If any YES module requires a NO module, an error is raised.

Mobile devices

VTK supports mobile devices in its build. These are triggered by a top-level flag which then exposes some settings for a cross-compiled VTK that is controlled from the top-level build.

iOS builds may be enabled by setting the VTK_IOS_BUILD option. The following settings than affect the iOS build:

  • IOS_SIMULATOR_ARCHITECTURES
  • IOS_DEVICE_ARCHITECTURES
  • IOS_DEPLOYMENT_TARGET
  • IOS_EMBED_BITCODE

Android builds may be enabled by setting the VTK_ANDROID_BUILD option. The following settings affect the Android build:

  • ANDROID_NDK
  • ANDROID_NATIVE_API_LEVEL
  • ANDROID_ARCH_ABI

Python wheels

VTK also supports creating a Python wheel containing its Python wrappers for Python3 (Python2 wheels are no longer supported). This is supported by setting the VTK_WHEEL_BUILD flag. This changes the build directory structure around to match that expected by wheels. Once configured, the build tree may be built as it would be normally and then the generated setup.py file used to create the wheel. Note that the bdist_wheel command requires that the wheel package is available (pip install wheel).

cmake -GNinja -DVTK_WHEEL_BUILD=ON -DVTK_WRAP_PYTHON=ON path/to/vtk/source
ninja
python3 setup.py bdist_wheel

Any modules may be turned on or off as in a normal VTK build.
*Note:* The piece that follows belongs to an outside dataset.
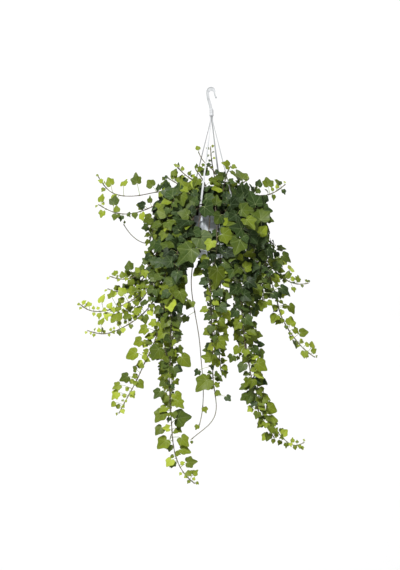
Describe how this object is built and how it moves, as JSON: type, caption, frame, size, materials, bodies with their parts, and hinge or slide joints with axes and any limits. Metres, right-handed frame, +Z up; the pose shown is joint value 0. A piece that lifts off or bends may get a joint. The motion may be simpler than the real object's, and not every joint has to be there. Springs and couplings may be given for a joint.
{
  "type": "potted ivy in a hanging pot",
  "caption": "Trailing ivy in a round plastic pot with a rim band, hung from a moulded plastic hanger with an open hook and clip-on strands.",
  "frame": {"origin": "inner top of the hook, where the hanger bears on what holds it up", "axes": "+Z up, front of the plant towards -Y, +X to the right seen from the front"},
  "size_m": [0.7041, 0.4581, 1.1835],
  "materials": {
    "hanger_plastic": "smooth moulded white plastic",
    "pot_plastic": "satin light grey moulded plastic",
    "potting_soil": "damp dark peat potting mix",
    "ivy": "waxy green leaves on thin woody stems"
  },
  "bodies": {
    "root": {"hanger": "hanger_plastic", "pot": "pot_plastic", "potting_soil": "potting_soil", "vine_left_high": "ivy", "vine_left_upper": "ivy", "vine_left_bare": "ivy", "vine_left_middle": "ivy", "vine_left_low_1": "ivy", "vine_left_low_2": "ivy", "vine_left_low_3": "ivy", "vine_left_low_4": "ivy", "vine_left_long": "ivy", "vine_longest": "ivy", "vine_inner_left_1": "ivy", "vine_inner_left_2": "ivy", "vine_centre_left": "ivy", "vine_centre_right": "ivy", "vine_centre_short": "ivy", "vine_right_long_1": "ivy", "vine_right_long_2": "ivy", "vine_right_back": "ivy", "vine_right_far": "ivy", "vine_right_runner": "ivy", "vine_right_shoulder": "ivy", "vine_right_high": "ivy", "vine_right_inner_1": "ivy", "vine_right_inner_2": "ivy", "shoot_top_left": "ivy", "shoot_top_middle": "ivy", "shoot_top_bent": "ivy", "shoot_top_tall": "ivy", "shoot_top_right": "ivy", "shoot_right": "ivy", "shoot_left": "ivy", "crown_front_left": "ivy", "crown_front_middle": "ivy", "crown_front_right": "ivy", "crown_right": "ivy", "crown_left": "ivy", "crown_far_left": "ivy", "crown_top_left": "ivy", "vine_back_left": "ivy", "vine_back_middle": "ivy", "vine_back_right": "ivy", "vine_back_far_right": "ivy", "vine_back_far_left": "ivy", "crown_back_left": "ivy", "crown_back_right": "ivy", "crown_back_middle": "ivy", "crown_back_far_left": "ivy", "crown_back_far_right": "ivy"}
  },
  "joints": []
}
Certain modules add features to the generated wheel to indicate their availability. These flags are not meant to be comprehensive, but any reasonable feature flags may be added to CMake/vtkWheelFinalization.cmake as needed.

Note that the wheel will not include any external third party libraries in its wheel (e.g., X11, OpenGL, etc.) to avoid conflicts with systems or other wheels doing the same.

Building documentation

The following targets are used to build documentation for VTK:

  • DoxygenDoc - build the doxygen documentation from VTK's C++ source files.